Como visto, com a modificação feita pela lei em comentário, ao art. 1.061 do CC, a contradição expressada pelo autor no texto acima, ficará, em parte, sanada, uma vez que não será mais necessária a unanimidade do capital para designar um administrador não sócio, logo não conflitará com o quórum exigido nas hipóteses de destituição dos administradores, acarretando equilíbrio entre os atos de designar e destituir. 

É certo que o conteúdo do art. 1.071, I, revogado pela Nova Lei, causava disfunção nas deliberações sociais, inclusive para atos e convenções corriqueiras, tais como: alteração de endereço, criação de filiais, poderes de administração, dentre outros. Agora, pelo conteúdo da Lei Nova, essa dificuldade já não mais se faz presente, diante da adoção do princípio majoritário.
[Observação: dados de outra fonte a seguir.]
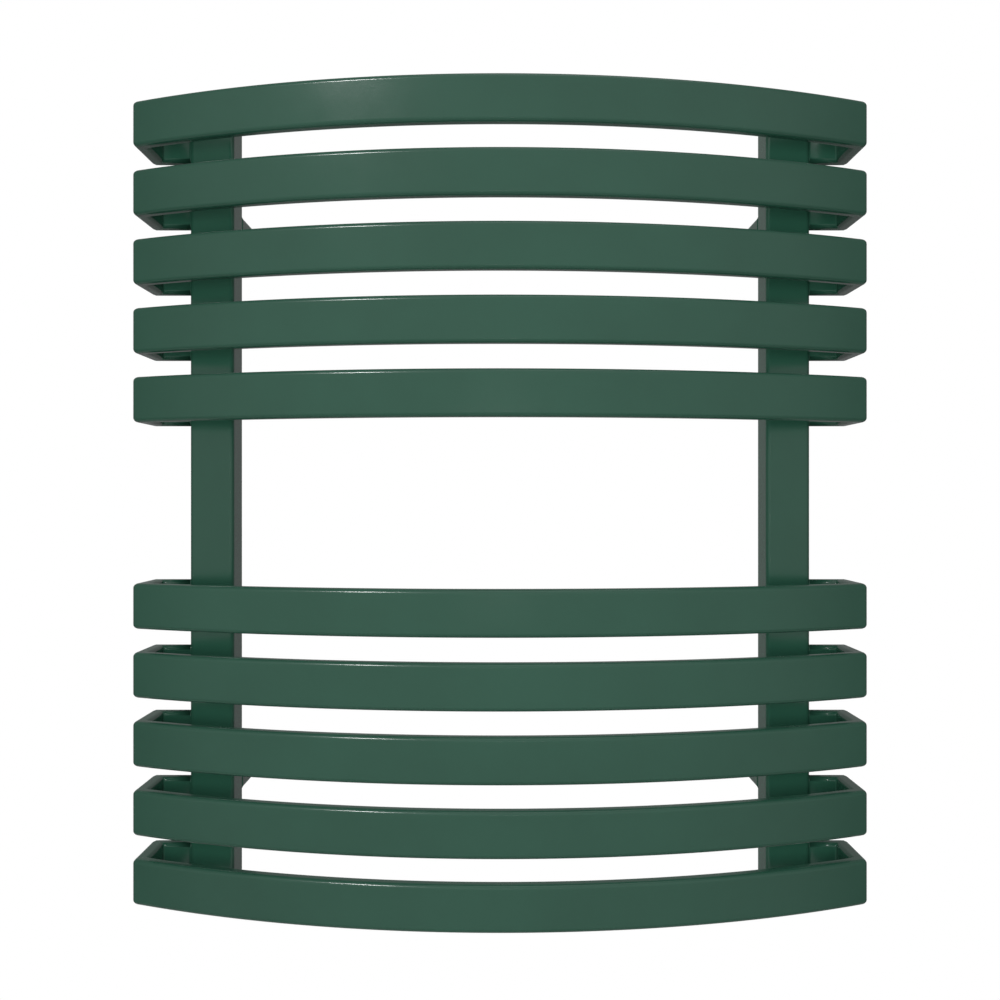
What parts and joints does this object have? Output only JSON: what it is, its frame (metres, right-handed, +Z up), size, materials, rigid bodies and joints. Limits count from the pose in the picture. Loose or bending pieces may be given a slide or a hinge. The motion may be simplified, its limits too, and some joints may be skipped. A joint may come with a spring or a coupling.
{
  "type": "heated towel rail",
  "caption": "Wall-hung bowed towel radiator: square collectors carry flat bowed tubes in an upper and a lower group, on sleeve brackets that slide on wall carriers.",
  "frame": {"origin": "centre of the wall-fixing pattern, on the wall's surface", "axes": "+X to the right seen from the room, +Y into the wall, +Z up"},
  "size_m": [0.485, 0.16, 0.5654],
  "materials": {
    "powder_coat": "satin-gloss dark green powder coat",
    "zinc_steel": "zinc-plated",
    "dark_steel": "black oxide",
    "bright_plating": "polished nickel plating",
    "brass": "turned",
    "seal_rubber": "matt",
    "pad_plastic": "fine matt",
    "outlet_plastic": "fine matt"
  },
  "bodies": {
    "wall_brackets": {"upper_left_wall_carrier": "zinc_steel", "upper_right_wall_carrier": "zinc_steel", "lower_left_wall_carrier": "zinc_steel", "lower_right_wall_carrier": "zinc_steel", "upper_left_wall_pad": "pad_plastic", "upper_right_wall_pad": "pad_plastic", "lower_left_wall_pad": "pad_plastic", "lower_right_wall_pad": "pad_plastic"},
    "rail": {"left_collector": "powder_coat", "left_top_socket": "powder_coat", "left_bottom_socket": "powder_coat", "right_collector": "powder_coat", "right_top_socket": "powder_coat", "right_bottom_socket": "powder_coat", "rung_01_bow": "powder_coat", "rung_01_left_return": "powder_coat", "rung_01_right_return": "powder_coat", "rung_02_bow": "powder_coat", "rung_02_left_return": "powder_coat", "rung_02_right_return": "powder_coat", "rung_03_bow": "powder_coat", "rung_03_left_return": "powder_coat", "rung_03_right_return": "powder_coat", "rung_04_bow": "powder_coat", "rung_04_left_return": "powder_coat", "rung_04_right_return": "powder_coat", "rung_05_bow": "powder_coat", "rung_05_left_return": "powder_coat", "rung_05_right_return": "powder_coat", "rung_06_bow": "powder_coat", "rung_06_left_return": "powder_coat", "rung_06_right_return": "powder_coat", "rung_07_bow": "powder_coat", "rung_07_left_return": "powder_coat", "rung_07_right_return": "powder_coat", "rung_08_bow": "powder_coat", "rung_08_left_return": "powder_coat", "rung_08_right_return": "powder_coat", "rung_09_bow": "powder_coat", "rung_09_left_return": "powder_coat", "rung_09_right_return": "powder_coat", "rung_10_bow": "powder_coat", "rung_10_left_return": "powder_coat", "rung_10_right_return": "powder_coat", "upper_left_sleeve": "powder_coat", "upper_right_sleeve": "powder_coat", "lower_left_sleeve": "powder_coat", "lower_right_sleeve": "powder_coat", "blanking_plug": "bright_plating", "blanking_plug_seal": "seal_rubber", "air_vent_body": "bright_plating", "air_vent_seal": "seal_rubber"},
    "bleed_screw": {"bleed_screw": "brass"},
    "vent_outlet": {"vent_outlet": "outlet_plastic"},
    "upper_left_grub": {"upper_left_grub_screw": "dark_steel"},
    "upper_right_grub": {"upper_right_grub_screw": "dark_steel"},
    "lower_left_grub": {"lower_left_grub_screw": "dark_steel"},
    "lower_right_grub": {"lower_right_grub_screw": "dark_steel"}
  },
  "joints": [
    {"name": "rail_depth", "type": "slide", "parent": "wall_brackets", "child": "rail", "axis": [0, -1, 0], "range_m": [0, 0.012]},
    {"name": "bleed_turn", "type": "hinge", "parent": "rail", "child": "bleed_screw", "pos_m": [0.1985, -0.056, 0.28], "axis": [0, 0, 1], "range_deg": [0, 180]},
    {"name": "outlet_swivel", "type": "hinge", "parent": "rail", "child": "vent_outlet", "pos_m": [0.1985, -0.056, 0.284], "axis": [0, 0, 1], "continuous": true},
    {"name": "upper_left_grub_travel", "type": "slide", "parent": "rail", "child": "upper_left_grub", "axis": [0, 0, -1], "range_m": [0, 0.0015]},
    {"name": "upper_right_grub_travel", "type": "slide", "parent": "rail", "child": "upper_right_grub", "axis": [0, 0, -1], "range_m": [0, 0.0015]},
    {"name": "lower_left_grub_travel", "type": "slide", "parent": "rail", "child": "lower_left_grub", "axis": [0, 0, -1], "range_m": [0, 0.0015]},
    {"name": "lower_right_grub_travel", "type": "slide", "parent": "rail", "child": "lower_right_grub", "axis": [0, 0, -1], "range_m": [0, 0.0015]}
  ]
}
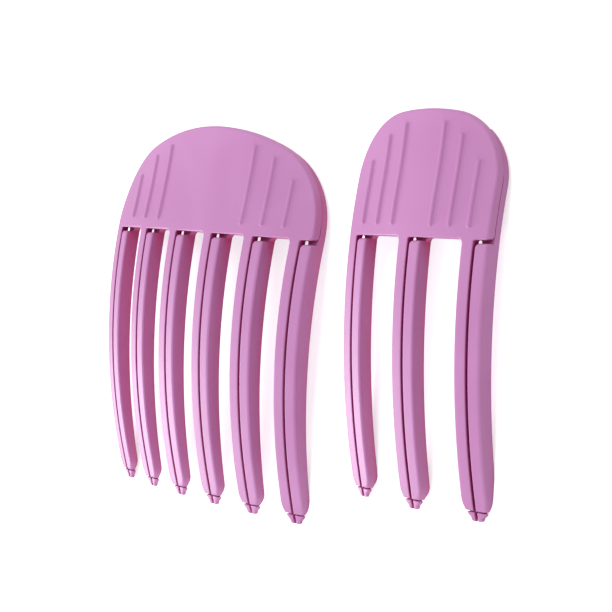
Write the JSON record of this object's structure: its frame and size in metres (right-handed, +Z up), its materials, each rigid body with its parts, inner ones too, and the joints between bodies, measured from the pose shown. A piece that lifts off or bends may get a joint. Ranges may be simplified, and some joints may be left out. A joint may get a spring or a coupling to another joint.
{
  "type": "root volumizing hair clip",
  "caption": "Comb-like hair root clips in a wide and a narrow size: nested front and rear combs with split tines, hinged behind the head on a sprung pin.",
  "frame": {"origin": "middle of both clips' footprint, on the surface that they lie on with the convex fronts up", "axes": "+Y along the tines towards the heads, +X across the tines towards the narrow clip, +Z up out of the convex fronts"},
  "size_m": [0.1336, 0.0954, 0.0121],
  "materials": {
    "clip_plastic": "satin orchid pink, moulded through",
    "pin_steel": "plain drawn steel",
    "spring_steel": "drawn spring wire"
  },
  "bodies": {
    "front_combs": {"wide_front_comb": "clip_plastic", "wide_hinge_pin": "pin_steel", "wide_torsion_spring": "spring_steel", "narrow_front_comb": "clip_plastic", "narrow_hinge_pin": "pin_steel", "narrow_torsion_spring": "spring_steel"},
    "wide_rear": {"wide_rear_comb": "clip_plastic"},
    "narrow_rear": {"narrow_rear_comb": "clip_plastic"}
  },
  "joints": [
    {"name": "wide_comb_hinge", "type": "hinge", "parent": "front_combs", "child": "wide_rear", "pos_m": [-0.02758, 0.0401, 0.00398], "axis": [1, 0, 0], "range_deg": [0, 20], "stiffness_Nm_per_rad": 0.02, "springref_deg": -28.65, "deforming": ["wide_torsion_spring"]},
    {"name": "narrow_comb_hinge", "type": "hinge", "parent": "front_combs", "child": "narrow_rear", "pos_m": [0.04493, 0.04376, 0.0027], "axis": [0.9998, 0.0175, 0], "range_deg": [0, 20], "stiffness_Nm_per_rad": 0.012, "springref_deg": -28.65, "deforming": ["narrow_torsion_spring"]}
  ]
}
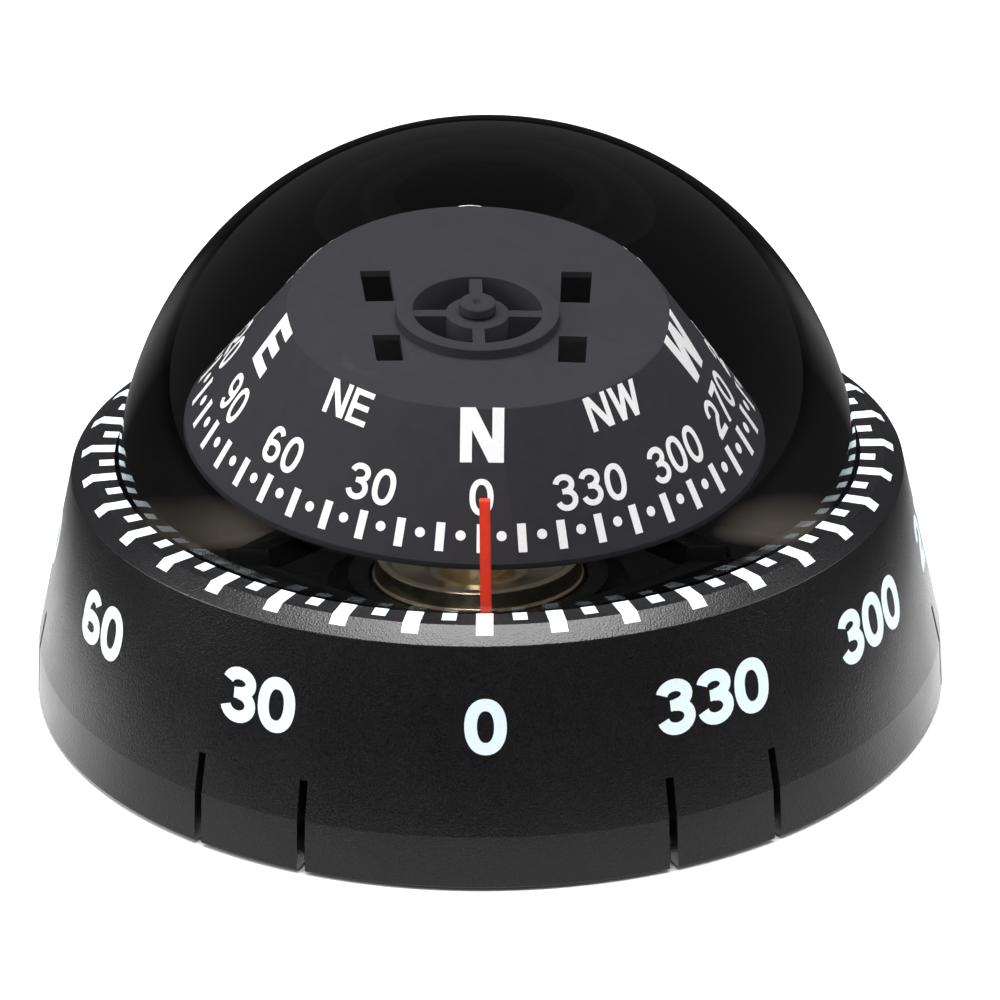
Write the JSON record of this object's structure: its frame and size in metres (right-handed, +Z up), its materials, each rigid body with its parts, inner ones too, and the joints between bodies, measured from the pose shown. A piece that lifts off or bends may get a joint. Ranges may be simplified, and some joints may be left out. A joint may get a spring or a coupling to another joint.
{
  "type": "surface-mount dome compass",
  "caption": "Small boat's deck compass: oil-filled clear dome, gimballed cone card, red lubber line, and a numbered bezel ring that turns on a screw-down base.",
  "frame": {"origin": "centre of the underside, on the deck", "axes": "+Z up along the bezel's axis; the lubber line faces -Y"},
  "size_m": [0.1092, 0.1092, 0.0685],
  "materials": {
    "bezel_black": "fine leather-grain moulded plastic",
    "base_black": "matt moulded plastic",
    "capsule_black": "gloss moulded plastic",
    "card_black": "satin moulded plastic",
    "clear_acrylic": "clear polished acrylic",
    "rubber": "matt rubber",
    "lubber_red": "bright red",
    "brass": "turned brass",
    "weight_brass": "blackened brass",
    "steel": "stainless steel",
    "ruby": "polished ruby",
    "magnet_steel": "plain magnet steel"
  },
  "bodies": {
    "root": {"mounting_base": "base_black", "deck_gasket": "rubber", "capsule_bowl": "capsule_black", "dome": "clear_acrylic", "dome_seal": "rubber", "retainer_ring": "base_black", "retainer_screw_1": "steel", "retainer_screw_2": "steel", "retainer_screw_3": "steel", "capsule_screw_1": "steel", "capsule_screw_2": "steel", "capsule_screw_3": "steel", "diaphragm": "rubber", "diaphragm_cover": "base_black", "cover_screw_1": "steel", "cover_screw_2": "steel", "cover_screw_3": "steel", "fill_plug": "brass", "fill_plug_seal": "rubber", "lubber_post": "lubber_red", "gimbal_yoke": "capsule_black"},
    "bezel": {"bezel_ring": "bezel_black"},
    "gimbal": {"gimbal_ring": "capsule_black", "roll_pin_left": "steel", "roll_pin_right": "steel"},
    "pendulum": {"pendulum_frame": "capsule_black", "pendulum_weight": "weight_brass", "pitch_pin_front": "steel", "pitch_pin_back": "steel", "pivot_seat": "brass", "pivot_stem": "steel"},
    "card": {"compass_card": "card_black", "jewel_cup": "card_black", "jewel": "ruby", "magnet_carrier": "card_black", "magnet_left": "magnet_steel", "magnet_right": "magnet_steel"}
  },
  "joints": [
    {"name": "bezel_turn", "type": "hinge", "parent": "root", "child": "bezel", "pos_m": [0, 0, 0], "axis": [0, 0, 1], "continuous": true},
    {"name": "gimbal_roll", "type": "hinge", "parent": "root", "child": "gimbal", "pos_m": [-0.00085, 0, 0.017], "axis": [1, 0, 0], "range_deg": [-14, 14]},
    {"name": "pendulum_pitch", "type": "hinge", "parent": "gimbal", "child": "pendulum", "pos_m": [-0.00085, 0, 0.017], "axis": [0, 1, 0], "range_deg": [-14, 14]},
    {"name": "card_turn", "type": "hinge", "parent": "pendulum", "child": "card", "pos_m": [-0.00085, 0, 0.0375], "axis": [0.037, 0.03, 0.9989], "continuous": true}
  ]
}
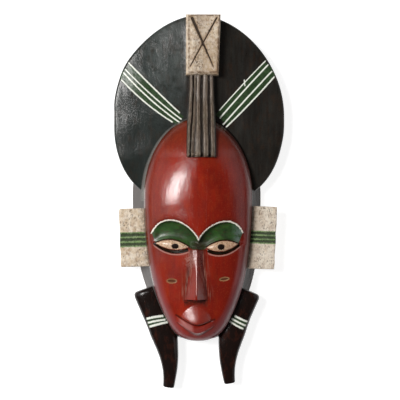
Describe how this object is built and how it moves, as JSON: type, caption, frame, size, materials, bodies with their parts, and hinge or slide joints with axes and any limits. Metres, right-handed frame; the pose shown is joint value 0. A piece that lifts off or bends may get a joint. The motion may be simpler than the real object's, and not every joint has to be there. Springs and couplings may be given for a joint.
{
  "type": "carved wooden face mask",
  "caption": "Carved and painted wooden wall mask: long face with slit eyes, oval crest board with block and fluted tress, ear blocks and down-curving horns, hollow behind.",
  "frame": {"origin": "on the surface the mask lies on, under the middle of its outline", "axes": "+Z is out of the face, +Y runs from the chin to the top of the crest, +X is to the right of someone looking at the face. The mask lies on its back."},
  "size_m": [0.2416, 0.5272, 0.0913],
  "materials": {
    "painted_wood": "satin paint, red face, black crest, horns and sides"
  },
  "bodies": {
    "root": {"mask": "painted_wood"}
  },
  "joints": []
}
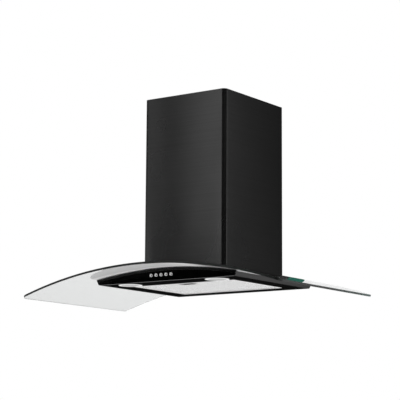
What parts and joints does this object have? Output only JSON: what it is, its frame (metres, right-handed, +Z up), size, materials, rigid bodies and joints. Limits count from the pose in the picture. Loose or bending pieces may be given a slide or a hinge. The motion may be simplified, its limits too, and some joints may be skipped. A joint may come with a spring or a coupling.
{
  "type": "curved glass range hood",
  "caption": "Wall-mounted chimney range hood with a curved glass canopy, push buttons, lamps, a swing-down grease filter, a blower with duct collar and a telescopic chimney cover.",
  "frame": {"origin": "on the wall plane, midway between the two keyholes that the hood hangs by", "axes": "+Z up, +Y into the wall, so that the cook stands on the -Y side; +X to the right of a cook who faces the hood"},
  "size_m": [0.898, 0.5, 0.5958],
  "materials": {
    "black_steel": "black-coated brushed steel, satin",
    "gloss_black": "gloss black control strip",
    "tinted_glass": "clear toughened glass with a faint green edge",
    "clear_silicone": "translucent silicone",
    "grey_foam": "closed-cell foam",
    "chrome": "bright chrome",
    "frosted_lens": "frosted diffuser",
    "cast_aluminium": "die cast, plain",
    "spring_steel": "spring steel, plain",
    "filter_aluminium": "bright mill finish",
    "latch_aluminium": "satin",
    "zinc_fastener": "zinc plated",
    "latch_black": "moulded, satin black",
    "white_nylon": "natural nylon",
    "black_plastic": "moulded, fine texture",
    "circuit_board": "green circuit board",
    "galvanised_steel": "galvanised, spangled",
    "shaft_steel": "ground steel",
    "motor_casing": "painted motor casing",
    "capacitor_white": "moulded, plain",
    "grey_plastic": "moulded, fine texture"
  },
  "bodies": {
    "hood": {"canopy_shell": "black_steel", "underside_panel": "black_steel", "lower_chimney": "black_steel", "fascia_panel": "gloss_black", "glass_canopy": "tinted_glass", "glass_gasket": "clear_silicone", "throat_gasket": "clear_silicone", "base_seal": "grey_foam", "lamp_rings": "chrome", "lamp_lenses": "frosted_lens", "lamp_housings": "cast_aluminium", "lamp_clips": "spring_steel", "glass_bolts": "zinc_fastener", "glass_nuts": "zinc_fastener", "collar_screws": "zinc_fastener", "damper_pin": "zinc_fastener", "glass_bushes": "white_nylon", "switch_housing": "black_plastic", "outlet_collar": "black_plastic", "cable_gland": "black_plastic", "switch_board": "circuit_board", "motor_box": "galvanised_steel", "scroll_band": "galvanised_steel", "scroll_side_left": "galvanised_steel", "scroll_side_right": "galvanised_steel", "inlet_ring": "galvanised_steel", "motor_bracket": "galvanised_steel", "base_ring": "galvanised_steel", "cover_bracket_left": "galvanised_steel", "cover_bracket_right": "galvanised_steel", "motor_stator": "motor_casing", "capacitor": "capacitor_white", "control_box": "grey_plastic", "control_box_cover": "grey_plastic"},
    "upper_chimney": {"upper_chimney": "black_steel", "upper_wall_bracket": "galvanised_steel"},
    "filter": {"filter_frame": "filter_aluminium", "filter_net_lower": "filter_aluminium", "filter_net_upper": "filter_aluminium", "filter_core": "filter_aluminium", "filter_pins": "zinc_fastener", "latch_housing": "latch_aluminium"},
    "filter_latch": {"filter_latch": "latch_black"},
    "impeller": {"impeller": "galvanised_steel", "impeller_blades": "galvanised_steel", "motor_shaft": "shaft_steel"},
    "flap_front": {"flap_front": "black_plastic"},
    "flap_rear": {"flap_rear": "black_plastic"},
    "button_1": {"button_1": "chrome"},
    "button_2": {"button_2": "chrome"},
    "button_3": {"button_3": "chrome"},
    "button_4": {"button_4": "chrome"},
    "button_5": {"button_5": "chrome"}
  },
  "joints": [
    {"name": "chimney_slide", "type": "slide", "parent": "hood", "child": "upper_chimney", "axis": [0, 0, 1], "range_m": [0, 0.36]},
    {"name": "filter_hinge", "type": "hinge", "parent": "hood", "child": "filter", "pos_m": [0, -0.0545, -0.2851], "axis": [1, 0, 0], "range_deg": [0, 75]},
    {"name": "latch_slide", "type": "slide", "parent": "filter", "child": "filter_latch", "axis": [0, 1, 0], "range_m": [-0.0025, 0.0025]},
    {"name": "button_1_press", "type": "slide", "parent": "hood", "child": "button_1", "axis": [0, 1, 0], "range_m": [0, 0.0025], "stiffness_N_per_m": 400},
    {"name": "button_2_press", "type": "slide", "parent": "hood", "child": "button_2", "axis": [0, 1, 0], "range_m": [0, 0.0025], "stiffness_N_per_m": 400},
    {"name": "button_3_press", "type": "slide", "parent": "hood", "child": "button_3", "axis": [0, 1, 0], "range_m": [0, 0.0025], "stiffness_N_per_m": 400},
    {"name": "button_4_press", "type": "slide", "parent": "hood", "child": "button_4", "axis": [0, 1, 0], "range_m": [0, 0.0025], "stiffness_N_per_m": 400},
    {"name": "button_5_press", "type": "slide", "parent": "hood", "child": "button_5", "axis": [0, 1, 0], "range_m": [0, 0.0025], "stiffness_N_per_m": 400},
    {"name": "impeller_spin", "type": "hinge", "parent": "hood", "child": "impeller", "pos_m": [0, -0.106, -0.11], "axis": [1, 0, 0], "continuous": true},
    {"name": "flap_front_hinge", "type": "hinge", "parent": "hood", "child": "flap_front", "pos_m": [0, -0.166, 0.062], "axis": [-1, 0, 0], "range_deg": [0, 75]},
    {"name": "flap_rear_hinge", "type": "hinge", "parent": "hood", "child": "flap_rear", "pos_m": [0, -0.166, 0.062], "axis": [1, 0, 0], "range_deg": [0, 75]}
  ]
}
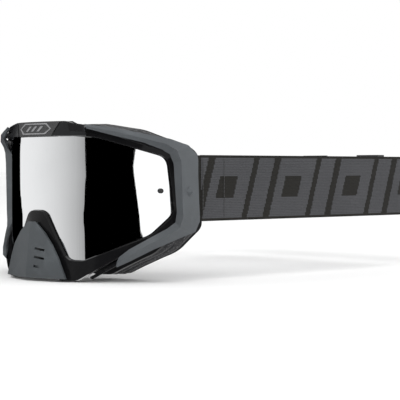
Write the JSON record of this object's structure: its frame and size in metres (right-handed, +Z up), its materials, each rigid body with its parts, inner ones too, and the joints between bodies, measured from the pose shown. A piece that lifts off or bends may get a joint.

Conclui-se como proveitosas as alterações das regras pela Nova Lei, pois mitigam problemas e não afetam os direitos dos sócios minoritários, não causando, portanto, prejuízos à minoria. Ademais, a nova norma reconduz o protagonismo e a autonomia aos sócios, devolvendo-lhe maior liberdade para os seus ajustes.

Ressalva-se, ademais, que caberá as sociedades revisitar os seus contratos sociais e acordos de quotistas para as adequações pertinentes à realidade de cada organização.

Sob o ponto de vista do Direito Societário, portanto, a desburocratização e a flexibilização de algumas regras trazidas pelo Código Civil de 2002 (até então tormentosas) contribui sobremaneira para a tomada de decisões e, consequentemente, para a eficiência da gestão empresarial, sendo bem-vinda a Lei 14.451/2022.

 

 

Notas e Referências

[i] GONÇALVES, Oksandro. As quotas preferenciais no direito brasileiro: passado e futuro. p. 467 – 495. In: Sociedades limitadas: estudos em comemoração aos 100 anos. Ricardo Lupion (Orgs.), Porto Alegre, RS: Editora Fi, 2019.

[ii] GONÇALVES NETO, Alfredo de Assis. Direito da Empresa: comentários aos artigos 966 a 1.1195 do Código Civil. 7.a edição revista, atualizada e ampliada. p. 420 -459.

BRASIL. Código Civil, Lei 10.406, de 10 de janeiro de 2002.